La Historia está bordeando un suicidio colectivo o una hecatombe controlada si no se abren en el horizonte esperanzas ciertas para la inmensa mayoría. Estamos agotando el planeta pero a la vez también estamos esquilmando la dignidad y la paciencia de eso que hoy en día se ha venido en llamar los de abajo.
No sabemos si el punto crítico de ruptura está situado lejos o cerca. No obstante, la desnudez a la que nos viene obligando el neoliberalismo durante las últimas décadas debe tener un límite de implosión como todo sistema cultural o natural, que en definitiva tiende por mor de la entropía a terminar hecho pedazos si no es capaz de reinventarse o transformarse en otra cosa antes de su desaparición completa.
Los que cantan que las revoluciones ya nos son factibles al modo del siglo XX solo intentan que sus intereses y opiniones tengan poder preformativo, que suceda lo que ellos desean que acontezca, alimentando el mito de que nada nuevo puede acaecer porque la Historia ha dictado sentencia con su palabra postrera: la barbarie es el socialismo y la modernidad eterna corresponde al régimen capitalista.
Afortunadamente, Karl Marx nos demostró que mientras haya seres humanos sumidos en la pobreza, la desesperación y la explotación la Historia no cerrará sus puertas a un mundo de nuevo cuño. La Historia no es nada sin los hombres y mujeres que la hacen cada día.
Lo que hoy parece un momento detenido, lleva en su interior los gérmenes de la contradicción y de la justa ira de los que sufren en carne y hueso las sevicias del orden neoliberal. Por eso es tan peligroso Marx, porque abre de par en par conciencias dormidas o sojuzgadas y porque nos asegura con datos e instrumentos para pensar que nada hay definitivo ni escrito ni revelado, todo está por hacer, todos podemos ser sujetos activos de esa Historia secuestrada por religiones, crisis e intereses mediáticos y corporativos.
Y la figura de Fidel Castro señala el camino como nadie para ajustar voluntad y conocimiento con un mismo propósito: realizar políticamente una sociedad más igualitaria y libre que dé cabida y protagonismo a esa mayoría silenciosa anestesiada por la propaganda consumista del neoliberalismo.
Tenía razón Castro cuando decía que lo importante son las ideas.

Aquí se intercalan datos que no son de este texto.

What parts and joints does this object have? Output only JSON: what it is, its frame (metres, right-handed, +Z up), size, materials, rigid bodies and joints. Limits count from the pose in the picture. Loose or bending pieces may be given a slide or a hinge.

Los seres humanos pasan pero las ideas y la lucha nunca pueden ceder ante los embates del capitalismo feroz de ahora mismo.
Aunque la sensación política de retroceso de las izquierdas en general se palpa en el desencanto ambiental, las contradicciones del neoliberalismo llevan saltando moldes y costuras desde hace tiempo. Es difícil aventurar cuando el caldo de cultivo llegará a romper en borbotones.
Muchos son los factores a sopesar, tanto de carácter social como político, entre otros, quizá el más relevante, la capacidad de las clases trabajadoras para encontrarse como un sujeto propio ante los programas neoliberales diseminados en discursos y conceptos multiformes.
Cuando se hagan coincidir mercado, ideología conservadora, empresario, consumismo y globalización neoliberal como facetas de uso de un solo componente, las clases populares habrán alcanzado un grado de conciencia útil que hoy emerge fracturado en miles de emociones dispares y sentimientos banales que cercenan la unidad de acción contra el adversario real: el régimen capitalista.
Karl y Fidel seguirán siendo faros imprescindibles para que las gentes críticas y los rebeldes con causa no se pierdan en el camino de los tiempos que deberá alumbrar el futuro más tarde o temprano. O aspiramos a más o el neoliberalismo no cesará en reducir la existencia a la mínima expresión vital: comer, dormir, competir, consumir. Eso referido a Occidente. Habrá (hay) a quienes todavía les irá peor: mujeres, marginados, ancianos, pobres, indigentes, inmigrantes, refugiados.
La barbarie del neoliberalismo aún cuenta con trecho y energías para conducirnos a escenarios menos cálidos y confortables. Por eso hay que contrarrestar a una figura icónica como Fidel Castro al precio que sea. Su impronta puede ser contagiosa y su alargada sombra da miedo a las elites. Igual que Marx: pensar la realidad a partir de él ya no es un juego floral de filosofías orgánicas y escolásticos endiosados en su sabiduría trascendente y opaca. O transformamos la realidad o ella nos transforma a nosotros en meros tancredos de quita y pon.
Nada está escrito, pero todo, errores y aciertos, lo estamos escribiendo, por activa o por pasiva, en este mismo instante. La Historia ni abre ni cierra puertas. La puertas las fabricamos los seres humanos.